Arrisco dizer que as nossas estruturas institucionais escolheram a centralização típica das utopias do século XX sem procurar a governança e tecnologia disponíveis neste século XXI e comprovadamente exitosas. Há sem-número de restrições a qualquer atividade econômica em quase toda nossa extensão territorial. Inventar regra é muito fácil. Difícil é prover as condições de cumprimento e prever as exatas consequências.


Proteger toda essa floresta custa muito dinheiro. E de onde se espera que ele venha, se as atividades econômicas são proibidas? Quem sustenta a sustentabilidade? A geração de riqueza pode ocorrer em qualquer ambiente exceto no interior da Amazônia. Em outros cantos se tem a plenitude das decisões de consumo, e migalhas são permitidas às nossas instituições e populações.


Os vetores das nossas instituições devem ser redirecionados para descentralizar o usufruto do valor da floresta em pé, apropriado pelo valor em uso, em contraposição ao valor de troca. Cada metro quadrado deve se dispor aos amazônidas. Imagine-se ver os garimpeiros e desmatadores pelos seus incentivos intrínsecos, suas humanidades.

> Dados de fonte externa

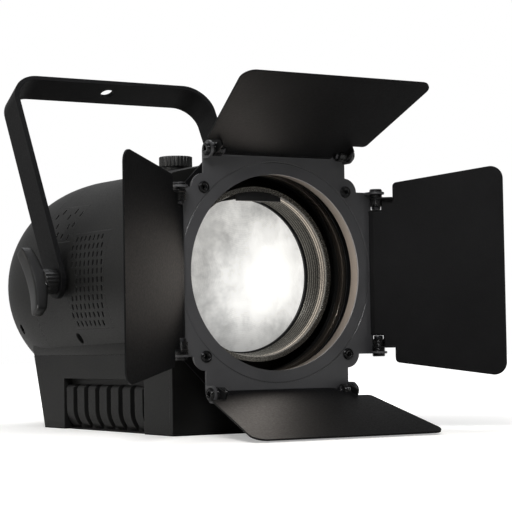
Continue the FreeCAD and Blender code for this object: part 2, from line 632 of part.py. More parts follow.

Eles percebessem os meios de usufruir do valor da floresta em pé, ponderariam seus crimes por outra ótica na relação custo-benefício. A população estaria a prosperar, gerando riquezas para impostos o governo arrecadar, uma robusta polícia ambiental financiar e as fumaças não estariam a nos agoniar.


Ao mesmo tempo, um vetor de centralização deve ser constituído a partir da provocação de Acemoglu. O poder computacional deve ser fonte de informações sobre a maior biodiversidade do mundo, publicizando os mecanismos e oportunidades de investimentos e produção, e denunciar os comportamentos destrutivos e oportunistas.


Os autores de sabotagens e distrações de nossas iniciativas de desenvolvimento contam com essa assimetria informacional que faz a população local se sentir distante dos meios de produção. Chegam mesmo a forjar estratégias de governança para tomarem para si o controle dos recursos amazônidas. Mesmo as fumaças sendo consequências pérfidas de seus estrategemas, dobram a aposta na desfaçatez e propalam discurso puritano: “Essa destruição toda é porque ainda não recebemos tudo que queremos. Deem-nos mais, deem-nos tudo, pois somente nós temos condições de realizar a utopia amazônica.”